O ministro Edson Fachin, do Supremo Tribunal Federal (STF), suspendeu o andamento da ação penal na qual um homem condenado por homicídio tentado, mas absolvido da imputação de homicídio consumado pelo Tribunal do Júri de São Paulo (SP), seria submetido a novo julgamento apenas pelo crime do qual foi inocentado. Em julgamento de apelação, o Tribunal de Justiça de São Paulo (TJ-SP) determinou a realização do novo júri, marcado para o próximo dia 22/5, por considerar que o veredito absolutório foi manifestamente contrário às provas dos autos. O novo júri foi suspenso pelo ministro Fachin ao conceder liminar no Recurso Ordinário em Habeas Corpus (RHC) 168796.
Na madrugada de 8/5/1998, em São Paulo, E.D.R. se envolveu numa briga de trânsito com jovens que saíam de uma festa de aniversário. De acordo com a denúncia do Ministério Público paulista, ao fazer uma manobra de marcha ré com sua caminhonete, E.D. atingiu uma jovem, que reclamou do ocorrido e passou a ser agredida pelo condutor. Um amigo intercedeu em favor da jovem e ambos correram, mas foram alcançados pelo motorista num ponto de ônibus e alvejados por tiros. O amigo morreu no local e a moça foi atingida, mas sobreviveu. O réu foi condenado pela tentativa de homicídio da jovem a quatro anos e quatro meses de reclusão em regime inicial semiaberto, mas inocentado da morte do amigo.

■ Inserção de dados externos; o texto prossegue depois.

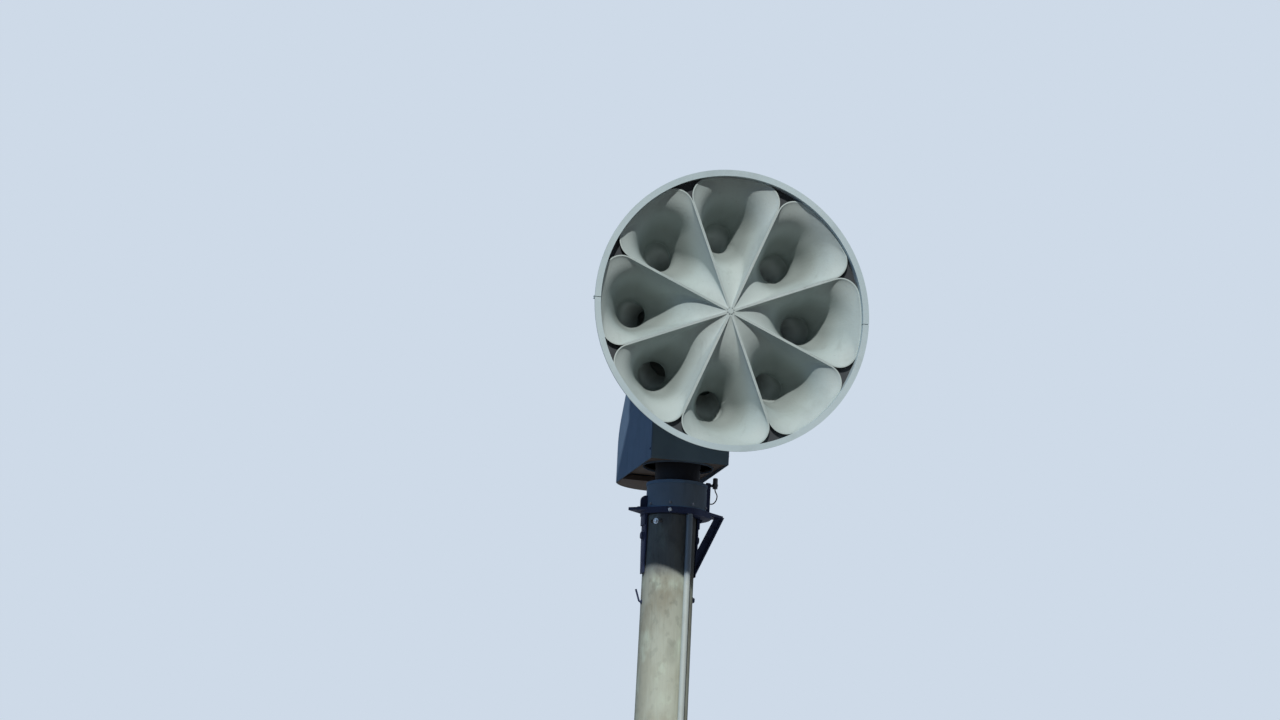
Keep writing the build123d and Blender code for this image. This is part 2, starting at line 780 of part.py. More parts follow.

Para a defesa, a decisão do TJ-SP, ao anular a condenação, viola a soberania dos vereditos do júri. Além disso, a decisão não poderia determinar a realização de um novo júri somente em relação a um dos crimes imputados, no caso o de homicídio consumado, do qual E.D. foi absolvido. Segundo os advogados, uma vez reconhecida a nulidade de decisão proferida pelo Conselho de Sentença, não seria possível cindir o julgamento, pois ambos os crimes se deram em um mesmo local, na mesma data e sob o mesmo contexto fático. A defesa pediu liminar para suspender a realização do novo júri e, no mérito, requer que o acórdão do TJ-SP seja anulado a fim de que seu cliente seja submetido a novo julgamento por todos os fatos narrados na denúncia.
Em sua decisão, o ministro Edson Fachin destacou que a controvérsia que envolve a matéria é complexa e ainda não está pacificada. “Embora a tradicional jurisprudência do STF aponte para a compatibilidade entre o princípio da soberania dos vereditos e o juízo anulatório empreendido pelo Tribunal de Justiça em caso de decisões proferidas pelo Júri reputadas como manifestamente contrárias à prova dos autos, é certo que a questão está longe de se encontrar pacificada no âmbito doutrinário e jurisprudencial”, afirmou o relator.
O ministro citou recente decisão da Terceira Seção do Superior Tribunal de Justiça (STJ), em que, por apertada maioria, os ministros entenderam que a absolvição do réu pelos jurados com base no artigo 483, inciso III, do Código de Processo Penal (CPP), ainda que por clemência, não constitui decisão absoluta e irrevogável, podendo o Tribunal cassá-la quando ficar demonstrada a total dissociação da conclusão dos jurados com as provas apresentadas em plenário. De acordo com o CPP, o Conselho de Sentença será questionado sobre matéria de fato e se o acusado deve ser absolvido. Os quesitos devem ser formulados na seguinte ordem, indagando sobre: a materialidade do fato, a autoria ou participação, se o acusado deve ser absolvido, se existe causa de diminuição de pena alegada pela defesa e se há circunstância qualificadora ou causa de aumento de pena reconhecidas na pronúncia ou em decisões posteriores que julgaram admissível a acusação.
Fachin também observou que a discussão sobre a questão exige análise mais detida também no STF, destacando entendimentos já expostos pelos ministros Celso de Mello, Gilmar Mendes e Joaquim Barbosa (aposentado) em que discutiram a questão relacionada ao poder de revisão dos tribunais de apelação versus a soberania dos vereditos do júri, além de recentes julgados da Primeira Turma do STF em sentido diverso à tradicional compreensão do tema (HC 126516 e RHC 122497). No caso em questão, ao deferir a liminar, o ministro Fachin também considerou relevantes os argumentos de que também haveria ilegalidade na determinação que desconstituiu apenas parcialmente o veredito. Além da possibilidade de haver tumulto processual, a defesa alegou que o réu já iniciaria o julgamento com a pecha de condenado, o que poderia condicionar a decisão dos jurados.